Mind Wandering and Self-directed Learning: Testing the Efficacy of Self-Regulation Interventions to Reduce Mind Wandering and Enhance Online Training
Randall, Jason Gilbert
Villado, Anton J.
Doctor of Philosophy
Mind wandering, or the direction of attention away from a primary task, has been shown to harm primary task performance, including learning, and to negatively influence individual affect and mood. Mind wandering poses a significant threat in modern training that often occurs in self-directed online formats, and is therefore particularly susceptible to variability in individual attention. There are three major hypotheses as to why the mind wanders: the current concerns, executive failure, and meta-awareness accounts. In order to encourage on-task focus in a self-directed, online training environment, and to test the efficacy of these three competing hypotheses as to why the mind wanders, I designed three interventions that taught different self-regulatory skills in order to combat mind wandering during training.

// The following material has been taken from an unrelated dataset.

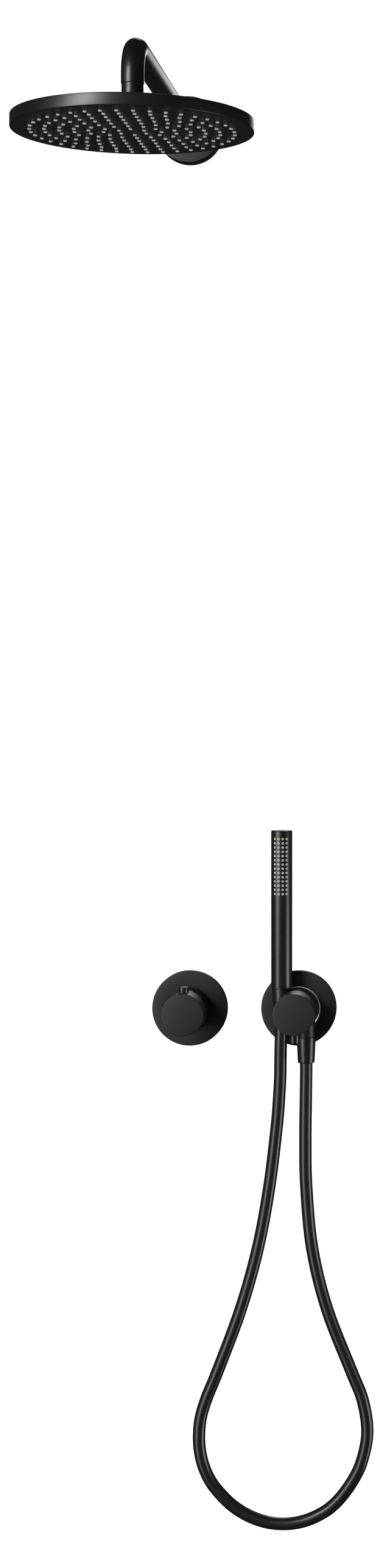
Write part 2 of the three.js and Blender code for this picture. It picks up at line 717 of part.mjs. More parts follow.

Adult participants were recruited online and were randomly assigned to complete one of the three experimental interventions prior to training, or a control intervention that taught principles of internet safety. All participants then completed a three-hour Excel training program online, intermittently reporting their degree of on- and off-task attention. Pre- and post-training assessments of learning and affect, as well as mind wandering rates were compared between the four groups to determine whether the self-regulatory interventions were effective in decreasing mind wandering and benefiting training outcomes. Overall, the results suggest that mind wandering is associated with lower trainee reactions (affective and utility) and decreased mood valence. For only the executive failure condition was mind wandering also associated with knowledge and performance learning impairments. There were few differences between the control and experimental conditions and few differences among the experimental conditions. The data did support the idea that increased engagement in several self-regulatory behaviors decreased mind wandering, although the practice of these self-regulatory skills primarily did not depend on condition. Thus, claims of the relative effectiveness of the three hypotheses as to why the mind wanders are limited. Nonetheless, the results of this study inform individuals and organizations in the development and application of countermeasures to reduce mind wandering and enhance performance in self-directed learning environments. The findings also help integrate related theories of mind wandering, mindfulness, self-regulation, and learning.